Always remember that your selling yourself as a product and the employer is a potential customer. You must be able to fulful the needs of the employer otherwise they have no use for you!
7. Ending the interview. At the end of the interview ask them if they have any questions. This gives them a chance to think about anything they might have forgotten to ask. If they are open with you, the might provide you some hints about any doubts they have about you. It gives you one last chance to resolve any issues. Ask them if they would like a copy of your resume. And if approprate provide them a brief comment that reflects your interest in working with them, and don't forget the handshake and thank them for their time!
8. Alway follow through on the interview. If half-way through the interview you think you may not want the job, continue to the interview process like you want this job anyway. You can also turn down the offer later. If you have any doubts ask questions to be sure you have the facts straight. Sometimes you may also get conflicting information about the position if you interview with more then one person. If the conflicts have not be resolved by the end of the interview, ask the recruiter to find out for you.
9. After the interview follow up with the recruiter. Tell the recuiter who you spoke with and how well you did with each person.
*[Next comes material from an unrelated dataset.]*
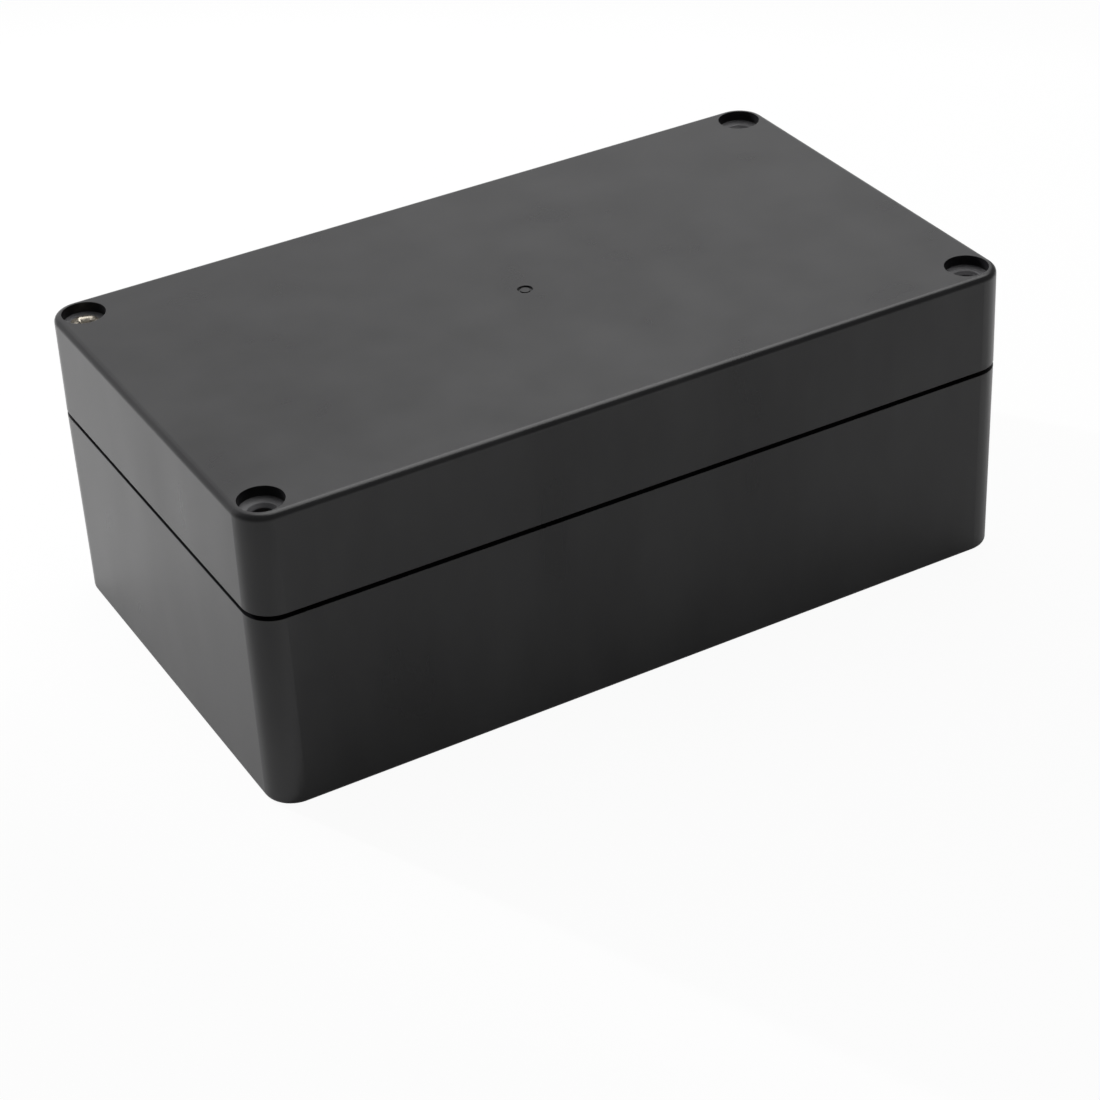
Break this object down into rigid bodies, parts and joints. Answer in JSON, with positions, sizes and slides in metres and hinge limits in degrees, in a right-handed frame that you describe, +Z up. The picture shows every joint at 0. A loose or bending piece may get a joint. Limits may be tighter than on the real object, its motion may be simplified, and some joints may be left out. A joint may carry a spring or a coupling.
{
  "type": "plastic project box",
  "caption": "Rectangular black plastic enclosure with a deep lid, round screw pockets in its corners, a sealing cord and board bosses inside.",
  "frame": {"origin": "middle of the underside, on the surface that the box stands on", "axes": "+X along the long sides, +Y along the short sides, +Z up through the lid"},
  "size_m": [0.158, 0.09, 0.061],
  "materials": {
    "case": "fine even texture with a soft sheen",
    "insert": "turned",
    "screw": "bright zinc",
    "cord": "smooth white silicone"
  },
  "bodies": {
    "base": {"base": "case", "insert_back_right": "insert", "insert_back_left": "insert", "insert_front_left": "insert", "insert_front_right": "insert"},
    "lid": {"lid": "case", "gasket": "cord"},
    "screw": {"lid_screw": "screw"}
  },
  "joints": [
    {"name": "lid_lift", "type": "slide", "parent": "base", "child": "lid", "axis": [0, 0, 1], "range_m": [0, 0.05]},
    {"name": "screw_out", "type": "slide", "parent": "lid", "child": "screw", "axis": [0, 0, 1], "range_m": [0, 0.018]}
  ]
}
If you decide you not interested in the position tell them why. Even if you don't like the position or you feel your not qualified, provide the recruiter with any information you can about the position and people you met. This will help the recruiter find a candiate and to prepare the next candiate for the position. In return that recruiter is more likely to help you find a position. The better the relationship you have with a recruiter, the better of chance you may have of getting a job!
10. Be prepared to provide references. Contact your references prior to the interview and let them know you might be using them as a reference. Tell them what position your seeking so that they are prepared to provide a good response for you. Don't use people you don't trust as references. You don't have to use managers, you can use co-workers or even people you've worked with in the past.